What’s the most tax efficient way to invest in stock in Switzerland?

sonofmatthew

New member
I see many people like ETFs in this sub, but I am a little concerned about the dividends taxation, that from what I understood is going to get triggered even for accumulating ETFs that just reinvest dividends

My question is whether there is a more efficient way to invest in stock that avoids the dividends tax, and focuses more on tax free capital gains

For example, do any of you focuses on investing in holding companies rather than ETFs? Berkshire Hathaway comes to mind as a great alternative, as it would provide some of the same advantages of ETFs (diversification, and no need for as much work to select individual stock) but it would reduce to 0 your dividend taxes

Does this make sense or am I missing something?

Also, anybody knows why tax law is so weird? Doesn’t feel like it makes a lot of sense to not tax capital gain at all, but tax dividends (even when automatically reinvested) at your income tax level.. there is no fundamental difference between the two, I don’t see why they should be taxed differently
 
@jjmaleyscw Your numbers are accurate, but I'd like to add that:
  • This effect is compounding. So really you're applying a multiplier of 99.7% to your returns every year. For example after 30 years this turns into 91.3% aka you've lost almost ten percent of your returns to dividend taxation. And most people have a higher marginal tax rate than 15%.
  • It's not 0.3% of your gains that you're losing, it's 0.3% of your entire portfolio even in bad years. It was pretty disheartening to pay dividend taxes on top of losing almost -20% in 2022 lmao.
 
@jjmaleyscw You could build your own portfolio of only companies that don't pay dividends, but that is IMO too much work, paying a ton in transaction fees and worst of all you lose a huge amount of diversification.

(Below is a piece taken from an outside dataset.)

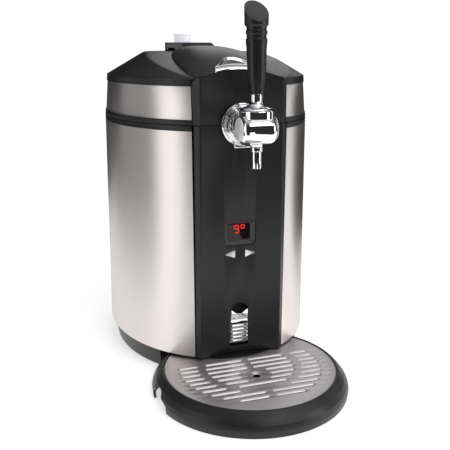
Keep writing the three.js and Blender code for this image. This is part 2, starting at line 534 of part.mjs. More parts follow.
const overRoof = lidForm(0, LID_Z, 72, 13).translate([0, 0, GAP]);
const barOutline = [[-38, 355], [36, 355], [33, 373], [25, 380.5], [-38, 380.5]];
const rearEar = front([[-38, 371], [-11, 371], [-18, 380.5], [-38, 380.5]], 40, 46.5);
const barPlan = [[-38, 46], [36, 46], [36, 118], [-20.7, 118]];
const rearBar = front(barOutline, 46, 118).intersect(plan(barPlan, 350, 385)).subtract(overRoof);
add('rear_block', joined(rearBar, rearEar), DARK);
const knobProfile = [[0, 380.8], [11.6, 380.8], [11.6, 390.5], [12.2, 391], [12.2, 392.5], [0, 392.5]];
add('vent_knob', turned(knobProfile, 32, 0, 100), WHITE);

// ---------------------------------------------------------------- drip tray
const trayProfile = [[0, 6], [92, 6], [92, 22.5], [96.4, 22.5], [96.4, TRAY_LIP_Z], [TRAY_LIP_R, TRAY_LIP_Z],
  [100.5, 22.5], [105, 18], [108.5, 13], [TRAY_R, 8], [109, 0.5], [106.5, 0.5], [107.3, 8], [105.6, 12],
  [102.6, 15.8], [98.5, 19.8], [94.5, 19.8], [94.5, 3.5], [0, 3.5]];
const archOutline = [[-170, -1], [-171, 10], [-175, 15.5], [-181, 18], [-188, 17], [-195, 12], [-207, 9],
  [-207, -1]];
const cutOut = side(archOutline, 95.5, 115);
add('drip_tray', without(turned(trayProfile, 60, 0, TRAY_Y), cutOut, mirrored(cutOut)), BLACK);

// Slots run side to side in two rings of rows; the rows stop short of a round hole near the front.
const HOLE = { y: -20.7, r: 6.75, keep: 17 };
const chord = (r, y) => (Math.abs(y) < r ? Math.sqrt(r * r - y * y) : 0);
const slot = (x0, x1, y) => [[x0 + 1, y - 1], [x1 - 1, y - 1], [x1 - 0.2, y - 0.6], [x1, y],
  [x1 - 0.2, y + 0.6], [x1 - 1, y + 1], [x0 + 1, y + 1], [x0 + 0.2, y + 0.6], [x0, y], [x0 + 0.2, y - 0.6]];
const slots = arc(9, (t) => 16.3 - 9 * SLOT_PITCH * t).flatMap((y) => {
  const outer = [Math.max(4, chord(58.3, y)), chord(79, y)];
  const inner = [Math.max(3.5, chord(HOLE.keep, y - HOLE.y)), chord(49.5, y)];
  const mirroredSlots = ([x0, x1]) => [slot(x0, x1, y), slot(-x1, -x0, y)];
  const unbroken = y < HOLE.y - HOLE.keep && inner[1] > 0;
  if (unbroken) return [slot(-inner[1], inner[1], y), ...mirroredSlots(outer)];
  return [outer, inner].filter(([x0, x1]) => x1 > x0).flatMap(mirroredSlots);
});
const ringOf = (r, x, y, steps) => arc(steps - 1, (t) => {
  const angle = (2 * Math.PI * t * (steps - 1)) / steps;
  return [x + r * Math.cos(angle), y + r * Math.sin(angle)];
});
const plate = plan(ringOf(PLATE_R, 0, 0, 72), 22.8, PLATE_TOP_Z, [...slots, ringOf(HOLE.r, 0, HOLE.y, 20)]);
add('drip_plate', plate.translate([0, TRAY_Y, 0]), STEEL);

// The middle of the whole object's box, from the tray's front to the hinge, goes over the origin.
group.position.y = 60.5;

export default group;
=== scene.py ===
import json
import math

import bmesh
import bpy
from mathutils import Matrix, Vector


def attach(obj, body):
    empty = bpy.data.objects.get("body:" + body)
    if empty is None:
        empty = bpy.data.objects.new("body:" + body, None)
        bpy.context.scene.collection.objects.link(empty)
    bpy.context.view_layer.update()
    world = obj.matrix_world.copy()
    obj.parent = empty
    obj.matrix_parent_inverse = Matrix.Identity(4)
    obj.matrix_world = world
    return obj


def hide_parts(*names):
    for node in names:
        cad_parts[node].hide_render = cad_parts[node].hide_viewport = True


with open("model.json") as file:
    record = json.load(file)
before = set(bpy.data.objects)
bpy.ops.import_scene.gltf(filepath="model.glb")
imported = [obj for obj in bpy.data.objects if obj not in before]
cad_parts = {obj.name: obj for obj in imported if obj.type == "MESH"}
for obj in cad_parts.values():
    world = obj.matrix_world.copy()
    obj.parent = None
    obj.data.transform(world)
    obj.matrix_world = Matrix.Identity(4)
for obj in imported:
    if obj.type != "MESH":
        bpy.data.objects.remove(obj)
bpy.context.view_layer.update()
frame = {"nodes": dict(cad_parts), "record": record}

MM = 0.001
# The design's origin is the middle of the oval body, this many millimetres behind the frame's origin.
SHIFT_Y = 60.5


# ---------------------------------------------------------------- camera, ahead of the tap and to its left
CAMERA_PLACE = (-0.2558, -0.7861, 0.3772)
CAMERA_PITCH, CAMERA_TURN, CAMERA_ROLL = 11.88, 18.6, 0.14
CAMERA_SHIFT = -7 / 90


def add_camera():
    data = bpy.data.cameras.new("camera")
    data.sensor_width = 36.0
    data.lens = 55.115
    data.shift_y = CAMERA_SHIFT
    camera = bpy.data.objects.new("camera", data)
    bpy.context.scene.collection.objects.link(camera)
    pitch, turn, roll = (math.radians(angle) for angle in (CAMERA_PITCH, CAMERA_TURN, CAMERA_ROLL))
    forward = Vector((math.sin(turn) * math.cos(pitch), math.cos(turn) * math.cos(pitch), -math.sin(pitch)))
    level_right = Vector((math.cos(turn), -math.sin(turn), 0.0))
    level_up = level_right.cross(forward)
    right = level_right * math.cos(roll) + level_up * math.sin(roll)
    up = level_up * math.cos(roll) - level_right * math.sin(roll)
    rotation = Matrix((right, up, -forward)).transposed()
    camera.matrix_world = Matrix.Translation(CAMERA_PLACE) @ rotation.to_4x4()
    bpy.context.scene.camera = camera


add_camera()


# ---------------------------------------------------------------- materials
PLASTIC_IOR = 1.42


def new_material(name):
    material = bpy.data.materials.new(name)
    material.use_nodes = True
    tree = material.node_tree
    return material, tree, tree.nodes["Principled BSDF"]


def node(tree, kind, **settings):
    made = tree.nodes.new(kind)
    for key, value in settings.items():
        if key in made.inputs:
            made.inputs[key].default_value = value
        else:
            setattr(made, key, value)
    return made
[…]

Alternatives would be to invest in non-yielding assets like gold or crypto, but I don't like either of them. Personally I just swallow the bitter pill and hope more companies switch to stock buybacks instead of dividends in the future lol.
 
@jjmaleyscw I used 3% (dividend yield of VT) and a 25% tax rate.. isn’t 15% a bit low? Say for a person with a 200k CHF salary in Zurich…

I’m new to Swiss tax law so I might be completely off, by my estimate was 3%*25% = 0.75%, which feels like it’s quite high and worth optimizing
 
@sonofmatthew The current dividend yield of VT is 2.1%, not 3%. However, yes, 15% is a low tax rate, especially if we look at the marginal tax rate to determine how much dividend taxes we pay on top of salary income taxes. In Zurich the marginal tax rate is already at about 26% with a taxable income of CHF 100k. With a gross income of CHF 200k, the marginal income tax rate is likely about 35%. There are cantons/towns with much lower tax rates than Zurich, though.
 
@sonofmatthew The dividend yields on sites like this are notoriosuly wrong.

You can look at ictax to see what is the actual rate.

Or go to the etf page add all the dividends together and divide by price. For VT it‘s around 2.1% currently.